Though the counties named by Mr. Thomas are not the richest in Victoria, yet the greater part of the country they include is available for the uses of a savage people. Though the lands near the ranges are thickly timbered, and the eastern parts of Evelyn are covered in places with dense scrub, an immense area was in former times lightly timbered. Fine open forests of gum and she-oak covered a great part of Bourke; in the county of Evelyn there is a fine river, with numerous perennial streams falling into it; and in Mornington there are


  1. The Aborigines of Australia: A Lecture; by E. S. Parker, 1854, pp. 13-14.
  2. I give this statement as it was given to me. The native warfare generally does not result in the destruction of great numbers of the belligerents. One or two may fall in battle, never to rise again; but not seldom is a war concluded without actual loss of life. Mr. Thomas, in stating that 150 persons had perished in this war, merely repeated a story he had heard. During a protracted war—if the enemy followed the ordinary practices of the Australian savages—it is possible that a number of women and children might be carried away, and some warriors killed, not in open warfare, but treacherously by night—either strangled by the noose, or knocked on the head with the club; but a war resulting in the death of 150 persons is not certainly common amongst the blacks.

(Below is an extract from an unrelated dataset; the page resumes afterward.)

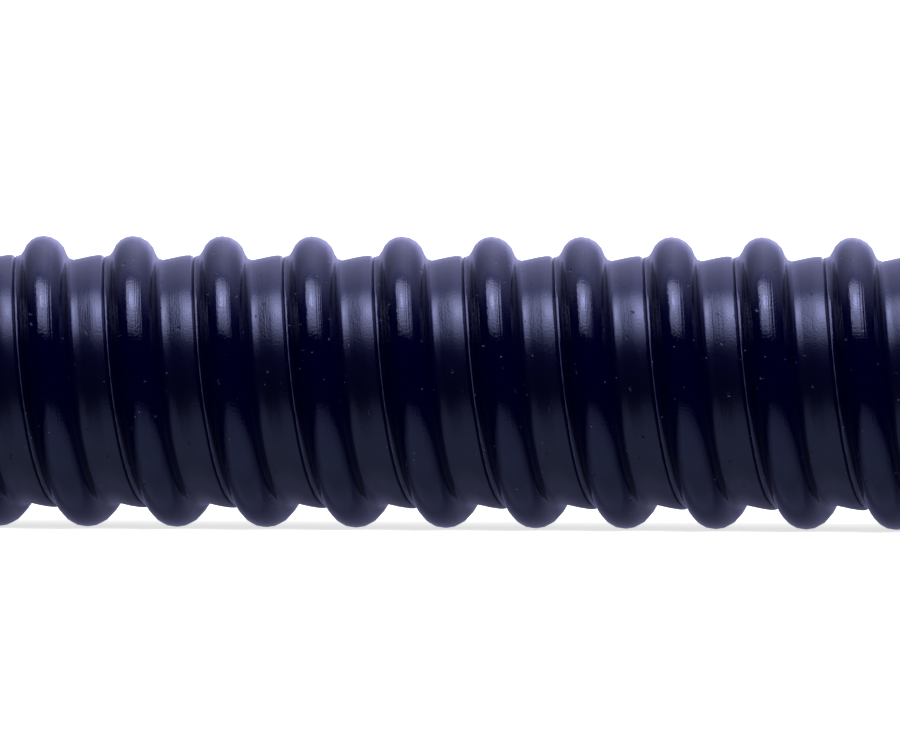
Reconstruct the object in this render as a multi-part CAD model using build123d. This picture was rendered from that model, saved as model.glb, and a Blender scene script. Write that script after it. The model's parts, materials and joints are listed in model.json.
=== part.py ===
import math
import os

from build123d import *

# Corrugated conduit: one length of smooth-bored tube with a half-round rib wound round it.
# Millimetres. X runs along the tube, the origin is on the bore's axis at mid-length, +Z is up.

# The whole piece
length = 1000.0
bore_diameter = 25.0
pitch = 9.92  # along the tube, from one rib to the next

# Wall, as heights above the bore
valley_wall = 0.91  # the hollow at the rib's right foot
foot_wall = 1.24  # the narrow ledge at the rib's left foot
lip_wall = 1.39  # the raised edge that laps the next turn's ledge

# Rib, a little fuller on its right side
rib_height = 2.59  # from the valley to the crest
rib_left_radius = 2.29
rib_right_radius = 2.64
foot_fillet = 0.88
valley_fillet = 0.60

# Widths along the tube; the slope from the valley up to the lip takes what is left of the pitch
ledge_width = 0.28
valley_width = 0.23
lip_width = 0.66
lip_round = 0.10
slope_ease = 0.2  # how much of the slope its rounding takes at each end

# Worked out from the sizes above
bore_radius = bore_diameter / 2
valley_radius = bore_radius + valley_wall
foot_radius = bore_radius + foot_wall
lip_radius = bore_radius + lip_wall
crest_radius = valley_radius + rib_height
core_radius = bore_radius / 2  # a helper, inside the bore, that the bore takes away


def fillet_meets(rib_radius, floor_radius, fillet):
    """A fillet between the rib and a floor: its centre's distance from the crest, and where it meets the rib."""
    rib_centre = crest_radius - rib_radius
    rise = floor_radius + fillet - rib_centre
    reach = math.sqrt((rib_radius + fillet) ** 2 - rise**2)
    share = rib_radius / (rib_radius + fillet)
    return reach, reach * share, rib_centre + rise * share


def wall_section():
    """One pitch of the wall, cut through the axis: x along the tube, y out from the axis."""
    foot_reach, left_reach, left_height = fillet_meets(rib_left_radius, foot_radius, foot_fillet)
    valley_reach, right_reach, right_height = fillet_meets(rib_right_radius, valley_radius, valley_fillet)
    crest_x = ledge_width + foot_reach

    seam = (0, foot_radius)
    ledge_end = (ledge_width, foot_radius)
    rib_left = (crest_x - left_reach, left_height)
    crest = (crest_x, crest_radius)
    rib_right = (crest_x + right_reach, right_height)
    valley_start = (crest_x + valley_reach, valley_radius)
    valley_end = (crest_x + valley_reach + valley_width, valley_radius)
    lip_start = (pitch - lip_width, lip_radius)
    lip_end = (pitch - lip_round, lip_radius)
    lip_corner = (pitch, lip_radius - lip_round)
    next_seam = (pitch, foot_radius)
    core_end = (pitch, core_radius)
    core_start = (0, core_radius)

    ease = slope_ease * (lip_start[0] - valley_end[0])
    slope_leaves = (valley_end[0] + ease, valley_radius)
    slope_arrives = (lip_start[0] - ease, lip_radius)
    along = (1, 0)
    back = (-1, 0)
    outline = [
        Line(seam, ledge_end),
        TangentArc(ledge_end, rib_left, tangent=along),
        TangentArc(crest, rib_left, tangent=back),
        TangentArc(crest, rib_right, tangent=along),
        TangentArc(valley_start, rib_right, tangent=back),
        Line(valley_start, valley_end),
        Bezier(valley_end, slope_leaves, slope_arrives, lip_start),
        Line(lip_start, lip_end),
        TangentArc(lip_end, lip_corner, tangent=along),
        Line(lip_corner, next_seam),
        Line(next_seam, core_end),
        Line(core_end, core_start),
        Line(core_start, seam),
    ]
    return Plane.XZ * Face(Wire(outline))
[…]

    Mr. Thomas, in a note dated the 17th February 1864, states that, according to his observations, the Aborigines invariably adopted natural boundaries for their territories, as rivers, creeks, and mountains. The Wawoorong or Yarra tribe claimed the lands included within the basin of the River Yarra; all waters flowing into it were theirs, and the boundaries were the dividing ranges on the north, east, and south. The Boonoorong or Coast tribe claimed in the same way all the country lying to the south of the southern rim of the Yarra basin, eastwards from the Tarwin River to Port Phillip Bay, and southwards to the sea. In 1838 there were 205 members of the Wawoorong tribe, and 87 of the Boonoorong tribe.

  3. The Murray cod-perch (Oligorus Macquariensis), a large fish, often three feet in length, is found only in the River Murray and its tributaries. Black-fish, trout, eels, &c., are found in the rivers which flow from the southern and south-eastern slopes of the Great Dividing Range towards the sea.